At the end of the course, the student is able to:
1. use different MD software to study biomolecules;
2. explain the origin of intermolecular interactions and calculate Boltzmann- and orientationally averaged interaction energies between molecules represented by charge distributions as a function of distance;
3. explain the molecular driving forces energy  and their implications for molecular assembly and shape (folding);
4. reproduce a number of molecular descriptors and be able to perform regression analysis leading to such relationships;
5. reproduce the general ideas behind molecular modeling techniques and be able to generate and analyze data using modeling software;
6. collect primary scientific literature pertaining to the self-assembly or folding behavior of a class of molecules and summarize this material in an essay written in English;
7. point out the assumptions made in the derivations of the equations and their limitations in relation to the techniques used in rational molecular design.

Students are expected to acquire competences following the Dublin Descriptors reported below:

A: KNOWLEDGE AND UNDERSTANDING.

Knowledge and ability to discuss and present the main theoretical aspects presented in the course. Knowledge of the structure/function correlation in proteins.

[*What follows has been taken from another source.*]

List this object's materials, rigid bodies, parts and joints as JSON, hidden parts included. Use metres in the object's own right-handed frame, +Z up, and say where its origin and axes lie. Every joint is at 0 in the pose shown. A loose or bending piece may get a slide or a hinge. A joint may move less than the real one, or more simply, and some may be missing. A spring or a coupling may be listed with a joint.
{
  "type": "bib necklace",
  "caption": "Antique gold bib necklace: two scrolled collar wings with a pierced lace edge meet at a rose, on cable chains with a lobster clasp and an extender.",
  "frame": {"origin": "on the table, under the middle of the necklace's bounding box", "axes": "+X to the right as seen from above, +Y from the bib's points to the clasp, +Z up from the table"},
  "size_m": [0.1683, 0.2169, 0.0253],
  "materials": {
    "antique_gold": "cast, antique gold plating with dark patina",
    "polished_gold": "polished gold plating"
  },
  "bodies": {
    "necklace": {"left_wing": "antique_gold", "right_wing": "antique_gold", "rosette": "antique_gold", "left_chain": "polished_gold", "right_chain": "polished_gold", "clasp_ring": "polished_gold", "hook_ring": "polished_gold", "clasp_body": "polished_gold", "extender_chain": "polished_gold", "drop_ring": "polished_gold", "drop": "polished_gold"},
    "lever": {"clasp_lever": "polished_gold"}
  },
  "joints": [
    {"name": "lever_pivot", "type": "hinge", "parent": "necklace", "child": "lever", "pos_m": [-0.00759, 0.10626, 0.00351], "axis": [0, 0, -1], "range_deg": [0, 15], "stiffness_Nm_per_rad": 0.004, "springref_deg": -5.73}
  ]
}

B: APPLYING KNOWLEDGE AND UNDERSTANDING

Resolving problems and exercises in molecular modelling applying the correct mathematical models. Setting virtual experiments for charaterisation of proteins. 

C: INDIPENDENCE IN JUDGEMENT

Critically analysing the recent literature on molecular modeling and discussing results.

D: COMUNICATION SKILLS

Abilty to present a paper of the most recent literature, the course is in english and students are encouraged to ask questions and discuss in english.

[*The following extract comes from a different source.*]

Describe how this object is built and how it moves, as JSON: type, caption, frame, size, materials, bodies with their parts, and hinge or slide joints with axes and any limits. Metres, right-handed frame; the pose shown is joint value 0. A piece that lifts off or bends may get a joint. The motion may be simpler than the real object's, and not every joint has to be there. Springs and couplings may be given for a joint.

- From quantum to classical mechanics: Brief review of the basic principles of quantum mechanics of atoms and molecules.

-Definition and terms of FORCE FIELD (FF), bonded and non-bonded terms. Treatment of long range interactions

-Introduction to Statistical Mechanics

- Energy minimization , the Potential Energy Surface and minimization algorithm

-Molecular Dynamics, ergodic Hypothesis and simulations in different ensambles

-Coarse Grain Models

PRACTICALS

Velocity distribution and Maxwell-Boltzman distribution

Verlet algorithm for the integration of the equation of motion

PRACTICALS IN LABORATORY

Utilization of visualization software packages: VMD

Energy Minimization

How to build a new force field

Molecular dynamics simulation and analysis of MD trayectories

Steered Molecular dynamics

In the second part of the course a project will be assigned and in the remaining part of the course it will be accomplished. The project will end with a report that will be presented and discussed in classroom.

The exam consists of an written exam in which the students have to answer questions based on the material/theory taught during the lectures.

The evaluation of the written part accounts for 60% of the final grade.

40% of the grade is based on the evaluation of the presentation given by each student in English on the report describing the project results obtained in the second part of the course.